State v. Giles

Summarized by:

  • Court: Oregon Court of Appeals
  • Area(s) of Law: Sentencing
  • Date Filed: 12-27-2012
  • Case #: A146167
  • Judge(s)/Court Below: Wollheim, J. for the Court; Schuman, P.J.; and Nakamoto, J.
  • Full Text Opinion

Defendants that are convicted of murder during the "McClain window" must receive a sentence of 300 months in prison and lifetime post-prison supervision.

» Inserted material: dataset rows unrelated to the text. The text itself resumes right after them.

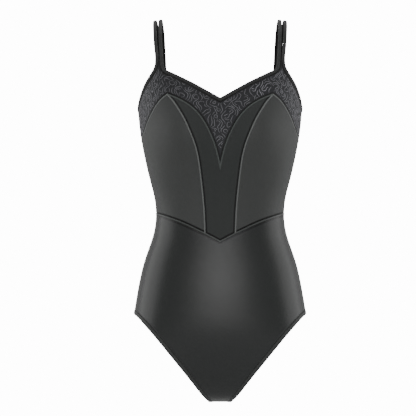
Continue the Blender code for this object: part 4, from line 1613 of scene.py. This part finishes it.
class LEOTARD_OT_stage(bpy.types.Operator):
    """Make the floor, the studio lights and the camera"""

    bl_idname = "leotard.make_stage"
    bl_label = "Stage"

    def execute(self, context):
        stage = context.scene.leotard_stage
        deselect_all()
        bpy.ops.mesh.primitive_circle_add(
            vertices=96, radius=stage.floor_radius, fill_type="NGON",
            location=(0, 0, stage.floor_height),
        )
        floor = context.active_object
        floor.name = "floor"
        bpy.ops.object.transform_apply(location=True, rotation=True, scale=True)
        floor.data.materials.append(self.white("pale floor"))
        for lamp in LAMPS:
            self.add_lamp(context, lamp, stage.light)
        self.add_world(context)
        self.add_camera(context, stage)
        return {"FINISHED"}

    @staticmethod
    def white(name):
        material = bpy.data.materials.new(name)
        material.use_nodes = True
        tree = Tree(material.node_tree)
        shader = material.node_tree.nodes["Principled BSDF"]
        shader.inputs["Base Color"].default_value = (0.70, 0.70, 0.70, 1)
        shader.inputs["Roughness"].default_value = 0.9
        noise = tree.node("ShaderNodeTexNoise", {"Scale": 3.0})
        tree.feed(shader.inputs["Roughness"], tree.scaled(noise.outputs[0], 0.3, 0.7, 0.85, 0.95))
        glow = tree.node("ShaderNodeEmission", {"Color": (1, 1, 1, 1), "Strength": WHITE})
        is_seen = tree.node("ShaderNodeLightPath").outputs["Is Camera Ray"]
        mixed = tree.node("ShaderNodeMixShader", {0: is_seen})
        tree.feed(mixed.inputs[1], shader.outputs[0])
        tree.feed(mixed.inputs[2], glow.outputs[0])
        tree.feed(material.node_tree.nodes["Material Output"].inputs[0], mixed.outputs[0])
        return material

    @staticmethod
    def add_lamp(context, lamp, brightness):
        around, up = math.radians(lamp.around), math.radians(lamp.up)
        way = Vector(
            (math.sin(around) * math.cos(up), -math.cos(around) * math.cos(up), math.sin(up))
        )
        light = bpy.data.lights.new(lamp.name, "AREA")
        light.shape = "RECTANGLE"
        light.size, light.size_y = lamp.wide, lamp.high
        light.energy = lamp.power * brightness
        item = bpy.data.objects.new(lamp.name, light)
        context.scene.collection.objects.link(item)
        item.location = AIM + way * lamp.away
        item.rotation_euler = (-way).to_track_quat("-Z", "Y").to_euler()
        item.visible_camera = False

    @staticmethod
    def add_world(context):
        world = bpy.data.worlds.new("studio")
        context.scene.world = world
        world.use_nodes = True
        tree = Tree(world.node_tree)
        ground = world.node_tree.nodes["Background"]
        ground.inputs[0].default_value = (1, 1, 1, 1)
        is_seen = tree.node("ShaderNodeLightPath").outputs["Is Camera Ray"]
        strength = tree.node("ShaderNodeMapRange", {0: is_seen, 3: AMBIENT, 4: WHITE})
        tree.feed(ground.inputs[1], strength.outputs[0])

    @staticmethod
    def add_camera(context, stage):
        camera = bpy.data.cameras.new("camera")
        camera.lens, camera.sensor_width = CAMERA_LENS, SENSOR
        item = bpy.data.objects.new("camera", camera)
        context.scene.collection.objects.link(item)
        away = stage.frame_width * CAMERA_LENS / SENSOR
        item.location = FRAME_MIDDLE + Vector((0, -away, 0))
        item.rotation_euler = (math.pi / 2, 0, 0)
        camera.clip_start, camera.clip_end = 0.1, 100.0
        context.scene.camera = item


AMBIENT = 0.30
WHITE = 14.0


class LEOTARD_PT_panel(bpy.types.Panel):
    """The leotard's sizes, colours and making steps"""

    bl_label = "Camisole leotard"
    bl_idname = "LEOTARD_PT_panel"
    bl_space_type = "VIEW_3D"
    bl_region_type = "UI"
    bl_category = "Leotard"

    def draw(self, context):
        for group in (context.scene.leotard_look, context.scene.leotard_stage):
            for name in group.__annotations__:
                self.layout.prop(group, name)
        for step in STEPS:
            self.layout.operator(step.bl_idname)


STEPS = (
    LEOTARD_OT_yoke,
    LEOTARD_OT_bodice,
    LEOTARD_OT_brief,
    LEOTARD_OT_bindings,
    LEOTARD_OT_straps,
    LEOTARD_OT_hems,
    LEOTARD_OT_allowances,
    LEOTARD_OT_stitching,
    LEOTARD_OT_stage,
)
CLASSES = (LeotardLook, LeotardStage, *STEPS, LEOTARD_PT_panel)


def register():
    for part in CLASSES:
        bpy.utils.register_class(part)
    bpy.types.Scene.leotard_look = bpy.props.PointerProperty(type=LeotardLook)
    bpy.types.Scene.leotard_stage = bpy.props.PointerProperty(type=LeotardStage)


def unregister():
    del bpy.types.Scene.leotard_look
    del bpy.types.Scene.leotard_stage
    for part in reversed(CLASSES):
        bpy.utils.unregister_class(part)


def main():
    register()
    make_materials(bpy.context.scene.leotard_look)
    bpy.ops.leotard.make_stage()
    bpy.ops.leotard.make_yoke()
    bpy.ops.leotard.make_bodice()
    bpy.ops.leotard.make_brief()
    bpy.ops.leotard.make_bindings()
    bpy.ops.leotard.make_straps()
    bpy.ops.leotard.make_hems()
    bpy.ops.leotard.make_allowances()
    bpy.ops.leotard.make_stitching()


if __name__ == "__main__":
    main()
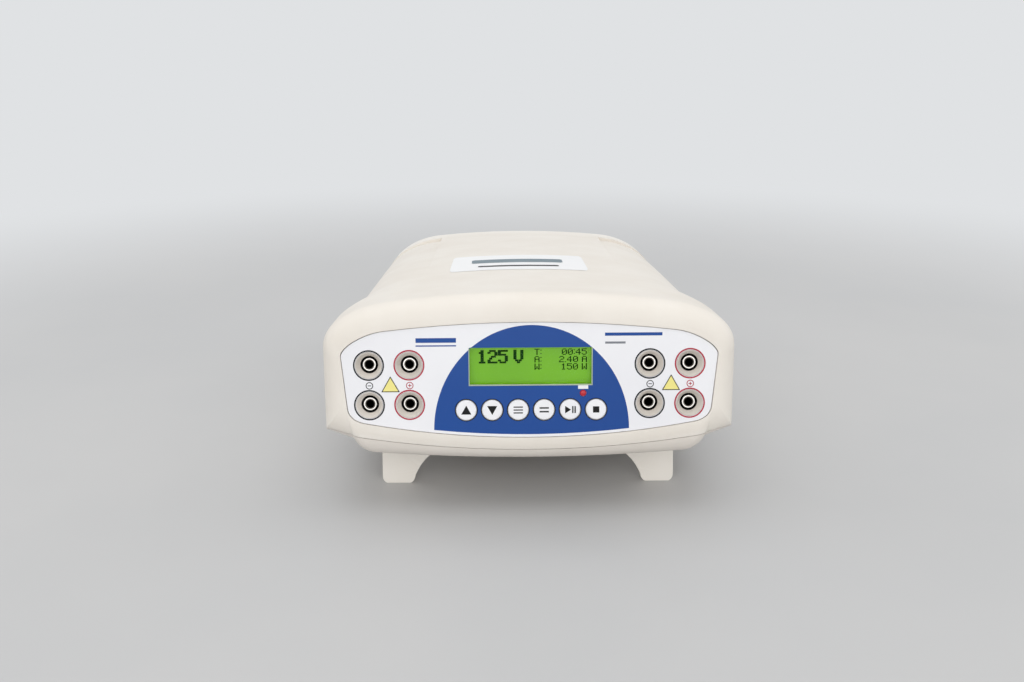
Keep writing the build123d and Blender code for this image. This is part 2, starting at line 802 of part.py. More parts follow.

Defendant appealed his sentence of life in prison for a conviction of murder. The murder occurred on August 26, 1999 and the sentence of life was handed down under ORS 163.115(5) (1997). Defendant contended that the sentence of "life imprisonment," for murder, is a violation of the ex post facto provisions of the state constitution and sought to remand his case with instructions for re-sentencing. Defendant argued that his sentence must be construed under the Oregon Supreme Court holding in McClain, because his crime was committed between the time that this case was decided and the legislative amendment to the unconstitutional provisions of ORS 163.115(5), a period of time know as the "McClain window." The State disputed this argument, arguing that the Defendant's sentence was not unconstitutional because Defendant's sentence was not as severe as the sentences formerly handed down under ORS 163.115(5). The Court of Appeals held that because the murder took place after ORS 163.115(5), which was held unconstitutional, and before the legislature passed an amended version of the statute, Defendant's sentence must comport with the ruling of McClain and may not impose a sentence greater than 300 months of prison followed by a lifetime of post-prison supervision. Reversed in part, affirmed in part and remanded.